The recently commenced pre-trial hearings regarding the alleged sponsors of the September 11th attacks in New York City brings firmly into the spotlight, the use of military commissions in the trial of those who are designated as enemies of the American state.

Whatever the appellation given to the defendants, be it ‘unlawful combatants’ or ‘terrorists’ or ‘saboteurs’ or ‘assassins’, the unlettered view of the man-in-the-street perhaps tends towards the view that military justice is much shorter than that dispensed in the civilian sector and that it comes with a brutally managed precision which does away with the strict protections afforded to the individual by the ‘conventional’ criminal law courts.

But if this impression of the use of military tribunals appears to be somewhat lopsided, it would not have escaped the attention of the unerring observer that despite a series of confrontations between the American executive and its judicial counterpart in which the Supreme Court has consistently ruled against the use of military courts in preference to civilians ones in the conduct of proceedings against alleged operatives and adherents of Al-Quaeda, President Barack Obama has insisted on trying Khaled Sheik Mohammad and four others before a specially constituted panel of military officers and military lawyers at the naval base in Guantanamo Bay.

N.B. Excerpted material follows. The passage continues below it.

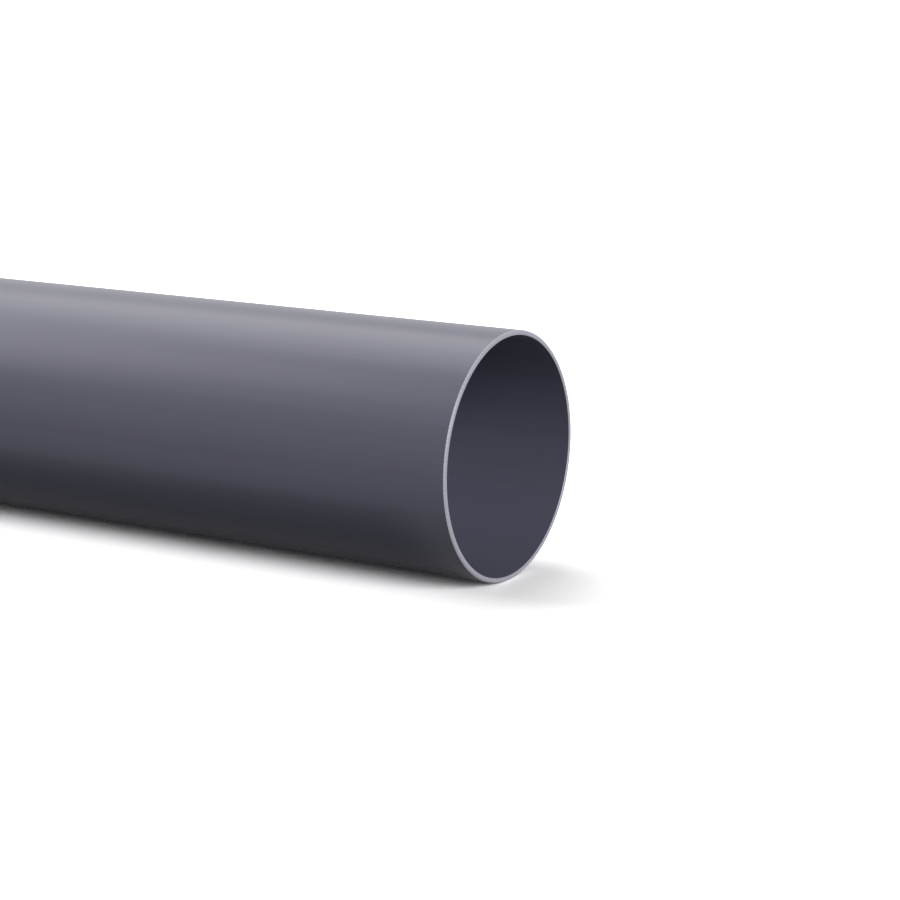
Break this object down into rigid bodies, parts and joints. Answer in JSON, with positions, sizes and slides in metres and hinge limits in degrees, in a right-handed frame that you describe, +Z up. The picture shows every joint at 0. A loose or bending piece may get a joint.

While it is the case that the concept of a military court does not mean that the principles of natural justice and due process are comprehensively abandoned, the suspicion is that the authorities are insistent on opting for the military route because it will guarantee the finding of guilt as well as the execution of Mohammed.

And to do this, the ad hoc nature of specific tribunals such as this one alongside an insistence on a ‘modification’ of the conventional process of dispensing justice for reasons of ‘national security’, entails that a defendant will not be as assured of a reliance on the strict rules of procedural even-handedness.

The Supreme Court after all rejected in 2006 a Bush administration-proposed military commission in the context of the Guantanamo security regime on the grounds that it imposed an intolerable deficit on the sum rights of the defendant.

By resuscitating the military option, the American government is putting itself under tremendous pressure to avoid the inevitable label of ‘show trial.’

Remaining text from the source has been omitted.